> [Exercise goal]:
Could you extract every entry below and reproduce it exactly?

> [Extracted material]:
══════════

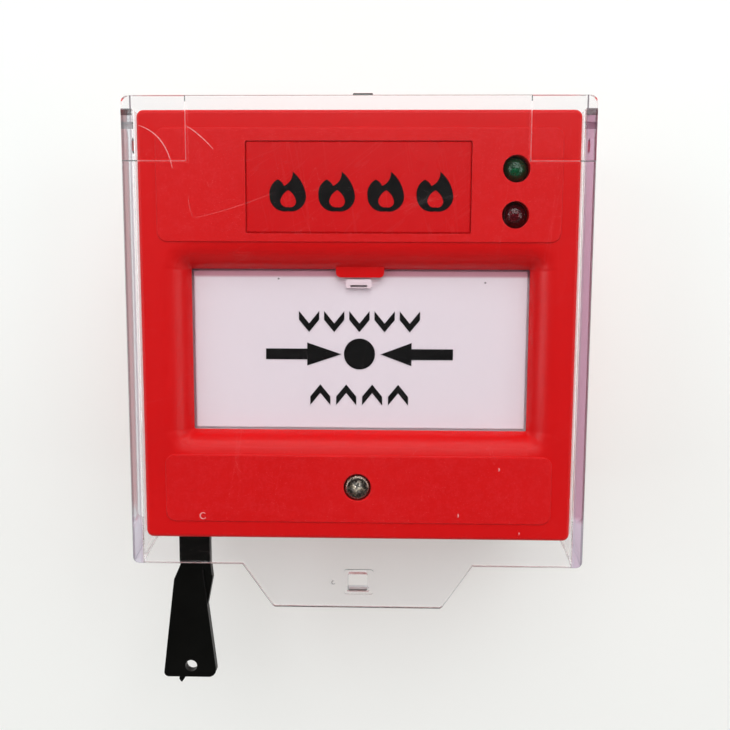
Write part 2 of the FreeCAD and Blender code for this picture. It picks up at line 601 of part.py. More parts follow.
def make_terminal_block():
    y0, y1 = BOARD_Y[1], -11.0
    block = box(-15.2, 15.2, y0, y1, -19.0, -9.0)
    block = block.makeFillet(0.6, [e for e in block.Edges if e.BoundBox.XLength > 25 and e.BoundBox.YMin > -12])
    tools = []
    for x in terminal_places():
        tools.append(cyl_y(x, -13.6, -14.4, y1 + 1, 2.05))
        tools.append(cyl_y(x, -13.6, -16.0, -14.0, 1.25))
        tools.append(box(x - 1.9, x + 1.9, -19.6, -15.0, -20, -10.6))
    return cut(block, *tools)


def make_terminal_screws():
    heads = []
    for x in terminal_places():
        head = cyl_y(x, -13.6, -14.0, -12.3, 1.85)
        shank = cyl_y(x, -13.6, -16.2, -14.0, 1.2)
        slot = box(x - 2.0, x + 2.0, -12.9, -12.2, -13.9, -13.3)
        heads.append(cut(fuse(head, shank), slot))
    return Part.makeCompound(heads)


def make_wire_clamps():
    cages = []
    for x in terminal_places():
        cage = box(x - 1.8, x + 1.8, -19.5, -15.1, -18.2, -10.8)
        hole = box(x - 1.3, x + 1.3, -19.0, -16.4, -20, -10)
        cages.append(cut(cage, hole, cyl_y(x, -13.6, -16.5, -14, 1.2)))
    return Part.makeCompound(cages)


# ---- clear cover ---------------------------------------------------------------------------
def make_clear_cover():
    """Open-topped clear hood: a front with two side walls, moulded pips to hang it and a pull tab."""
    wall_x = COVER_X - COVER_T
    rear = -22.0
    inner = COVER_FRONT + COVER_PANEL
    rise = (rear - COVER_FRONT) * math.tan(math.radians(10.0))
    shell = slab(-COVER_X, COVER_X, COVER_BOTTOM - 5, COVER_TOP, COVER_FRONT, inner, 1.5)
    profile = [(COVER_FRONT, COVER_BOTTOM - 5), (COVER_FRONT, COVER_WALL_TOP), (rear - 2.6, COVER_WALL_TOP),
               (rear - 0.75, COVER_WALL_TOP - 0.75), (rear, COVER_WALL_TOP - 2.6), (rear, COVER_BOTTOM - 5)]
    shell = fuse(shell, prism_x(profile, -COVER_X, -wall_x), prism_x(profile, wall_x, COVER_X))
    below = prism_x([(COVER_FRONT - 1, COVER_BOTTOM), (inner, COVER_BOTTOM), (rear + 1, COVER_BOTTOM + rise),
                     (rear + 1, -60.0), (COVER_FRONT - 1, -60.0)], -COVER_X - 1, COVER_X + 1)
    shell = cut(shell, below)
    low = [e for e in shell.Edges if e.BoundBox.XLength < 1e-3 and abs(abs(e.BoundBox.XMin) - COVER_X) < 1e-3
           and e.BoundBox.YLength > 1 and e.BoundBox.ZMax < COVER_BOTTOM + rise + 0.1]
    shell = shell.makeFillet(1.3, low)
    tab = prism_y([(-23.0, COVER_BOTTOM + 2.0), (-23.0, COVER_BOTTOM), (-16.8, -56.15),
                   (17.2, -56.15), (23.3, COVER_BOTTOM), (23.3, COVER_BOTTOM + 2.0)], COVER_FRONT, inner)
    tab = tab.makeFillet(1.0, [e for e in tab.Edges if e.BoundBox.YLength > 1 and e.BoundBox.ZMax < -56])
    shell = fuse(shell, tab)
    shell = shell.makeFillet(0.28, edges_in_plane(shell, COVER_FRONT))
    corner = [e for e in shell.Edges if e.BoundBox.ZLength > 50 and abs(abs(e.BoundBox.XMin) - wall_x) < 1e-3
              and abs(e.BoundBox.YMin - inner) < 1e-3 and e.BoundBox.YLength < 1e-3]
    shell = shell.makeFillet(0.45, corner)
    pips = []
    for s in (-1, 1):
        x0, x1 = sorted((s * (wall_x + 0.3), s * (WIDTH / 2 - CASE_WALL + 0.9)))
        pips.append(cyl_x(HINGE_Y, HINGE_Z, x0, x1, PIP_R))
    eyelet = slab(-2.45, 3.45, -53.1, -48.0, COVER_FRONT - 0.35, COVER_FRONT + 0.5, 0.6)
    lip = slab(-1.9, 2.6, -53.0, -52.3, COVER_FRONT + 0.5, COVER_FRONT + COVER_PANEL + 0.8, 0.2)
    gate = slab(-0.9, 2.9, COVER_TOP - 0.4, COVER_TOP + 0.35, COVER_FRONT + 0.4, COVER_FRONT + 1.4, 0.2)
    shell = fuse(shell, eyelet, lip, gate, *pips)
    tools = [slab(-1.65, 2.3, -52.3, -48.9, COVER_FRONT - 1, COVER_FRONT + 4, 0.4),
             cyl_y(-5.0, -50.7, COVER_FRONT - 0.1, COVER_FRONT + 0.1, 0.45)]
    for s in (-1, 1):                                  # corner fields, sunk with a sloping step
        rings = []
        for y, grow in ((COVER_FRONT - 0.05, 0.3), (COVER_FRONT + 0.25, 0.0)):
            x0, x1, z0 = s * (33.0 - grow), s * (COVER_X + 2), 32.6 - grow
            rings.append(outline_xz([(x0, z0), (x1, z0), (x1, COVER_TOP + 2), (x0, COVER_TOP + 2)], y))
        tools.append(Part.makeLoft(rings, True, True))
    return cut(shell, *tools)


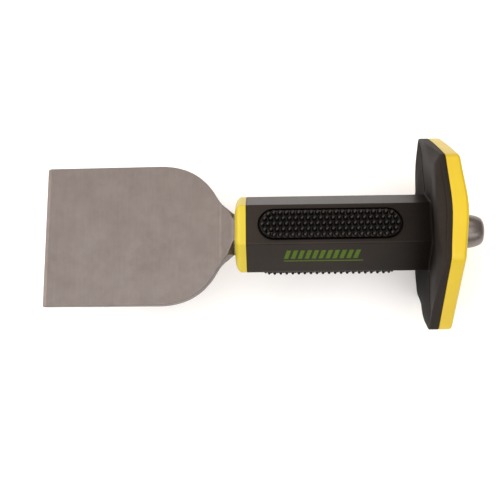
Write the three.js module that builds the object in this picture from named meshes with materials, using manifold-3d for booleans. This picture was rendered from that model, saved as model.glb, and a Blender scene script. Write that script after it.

══════════

> [Response]:
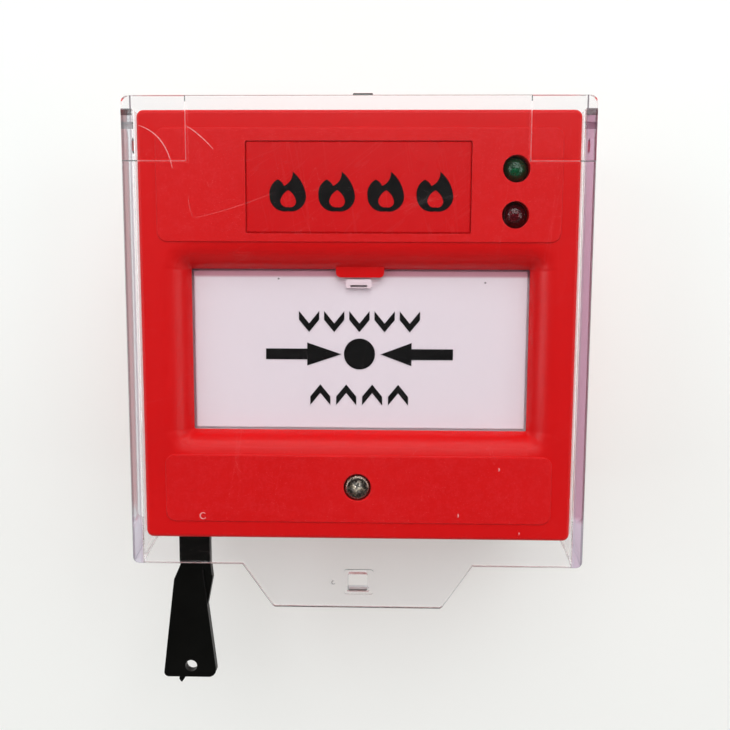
Write part 2 of the FreeCAD and Blender code for this picture. It picks up at line 601 of part.py. More parts follow.
def make_terminal_block():
    y0, y1 = BOARD_Y[1], -11.0
    block = box(-15.2, 15.2, y0, y1, -19.0, -9.0)
    block = block.makeFillet(0.6, [e for e in block.Edges if e.BoundBox.XLength > 25 and e.BoundBox.YMin > -12])
    tools = []
    for x in terminal_places():
        tools.append(cyl_y(x, -13.6, -14.4, y1 + 1, 2.05))
        tools.append(cyl_y(x, -13.6, -16.0, -14.0, 1.25))
        tools.append(box(x - 1.9, x + 1.9, -19.6, -15.0, -20, -10.6))
    return cut(block, *tools)


def make_terminal_screws():
    heads = []
    for x in terminal_places():
        head = cyl_y(x, -13.6, -14.0, -12.3, 1.85)
        shank = cyl_y(x, -13.6, -16.2, -14.0, 1.2)
        slot = box(x - 2.0, x + 2.0, -12.9, -12.2, -13.9, -13.3)
        heads.append(cut(fuse(head, shank), slot))
    return Part.makeCompound(heads)


def make_wire_clamps():
    cages = []
    for x in terminal_places():
        cage = box(x - 1.8, x + 1.8, -19.5, -15.1, -18.2, -10.8)
        hole = box(x - 1.3, x + 1.3, -19.0, -16.4, -20, -10)
        cages.append(cut(cage, hole, cyl_y(x, -13.6, -16.5, -14, 1.2)))
    return Part.makeCompound(cages)


# ---- clear cover ---------------------------------------------------------------------------
def make_clear_cover():
    """Open-topped clear hood: a front with two side walls, moulded pips to hang it and a pull tab."""
    wall_x = COVER_X - COVER_T
    rear = -22.0
    inner = COVER_FRONT + COVER_PANEL
    rise = (rear - COVER_FRONT) * math.tan(math.radians(10.0))
    shell = slab(-COVER_X, COVER_X, COVER_BOTTOM - 5, COVER_TOP, COVER_FRONT, inner, 1.5)
    profile = [(COVER_FRONT, COVER_BOTTOM - 5), (COVER_FRONT, COVER_WALL_TOP), (rear - 2.6, COVER_WALL_TOP),
               (rear - 0.75, COVER_WALL_TOP - 0.75), (rear, COVER_WALL_TOP - 2.6), (rear, COVER_BOTTOM - 5)]
    shell = fuse(shell, prism_x(profile, -COVER_X, -wall_x), prism_x(profile, wall_x, COVER_X))
    below = prism_x([(COVER_FRONT - 1, COVER_BOTTOM), (inner, COVER_BOTTOM), (rear + 1, COVER_BOTTOM + rise),
                     (rear + 1, -60.0), (COVER_FRONT - 1, -60.0)], -COVER_X - 1, COVER_X + 1)
    shell = cut(shell, below)
    low = [e for e in shell.Edges if e.BoundBox.XLength < 1e-3 and abs(abs(e.BoundBox.XMin) - COVER_X) < 1e-3
           and e.BoundBox.YLength > 1 and e.BoundBox.ZMax < COVER_BOTTOM + rise + 0.1]
    shell = shell.makeFillet(1.3, low)
    tab = prism_y([(-23.0, COVER_BOTTOM + 2.0), (-23.0, COVER_BOTTOM), (-16.8, -56.15),
                   (17.2, -56.15), (23.3, COVER_BOTTOM), (23.3, COVER_BOTTOM + 2.0)], COVER_FRONT, inner)
    tab = tab.makeFillet(1.0, [e for e in tab.Edges if e.BoundBox.YLength > 1 and e.BoundBox.ZMax < -56])
    shell = fuse(shell, tab)
    shell = shell.makeFillet(0.28, edges_in_plane(shell, COVER_FRONT))
    corner = [e for e in shell.Edges if e.BoundBox.ZLength > 50 and abs(abs(e.BoundBox.XMin) - wall_x) < 1e-3
              and abs(e.BoundBox.YMin - inner) < 1e-3 and e.BoundBox.YLength < 1e-3]
    shell = shell.makeFillet(0.45, corner)
    pips = []
    for s in (-1, 1):
        x0, x1 = sorted((s * (wall_x + 0.3), s * (WIDTH / 2 - CASE_WALL + 0.9)))
        pips.append(cyl_x(HINGE_Y, HINGE_Z, x0, x1, PIP_R))
    eyelet = slab(-2.45, 3.45, -53.1, -48.0, COVER_FRONT - 0.35, COVER_FRONT + 0.5, 0.6)
    lip = slab(-1.9, 2.6, -53.0, -52.3, COVER_FRONT + 0.5, COVER_FRONT + COVER_PANEL + 0.8, 0.2)
    gate = slab(-0.9, 2.9, COVER_TOP - 0.4, COVER_TOP + 0.35, COVER_FRONT + 0.4, COVER_FRONT + 1.4, 0.2)
    shell = fuse(shell, eyelet, lip, gate, *pips)
    tools = [slab(-1.65, 2.3, -52.3, -48.9, COVER_FRONT - 1, COVER_FRONT + 4, 0.4),
             cyl_y(-5.0, -50.7, COVER_FRONT - 0.1, COVER_FRONT + 0.1, 0.45)]
    for s in (-1, 1):                                  # corner fields, sunk with a sloping step
        rings = []
        for y, grow in ((COVER_FRONT - 0.05, 0.3), (COVER_FRONT + 0.25, 0.0)):
            x0, x1, z0 = s * (33.0 - grow), s * (COVER_X + 2), 32.6 - grow
            rings.append(outline_xz([(x0, z0), (x1, z0), (x1, COVER_TOP + 2), (x0, COVER_TOP + 2)], y))
        tools.append(Part.makeLoft(rings, True, True))
    return cut(shell, *tools)


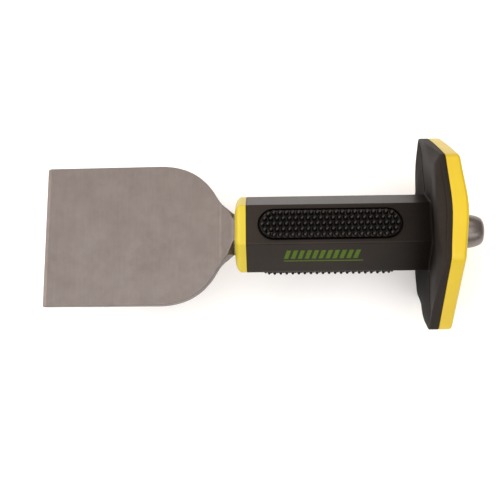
Write the three.js module that builds the object in this picture from named meshes with materials, using manifold-3d for booleans. This picture was rendered from that model, saved as model.glb, and a Blender scene script. Write that script after it.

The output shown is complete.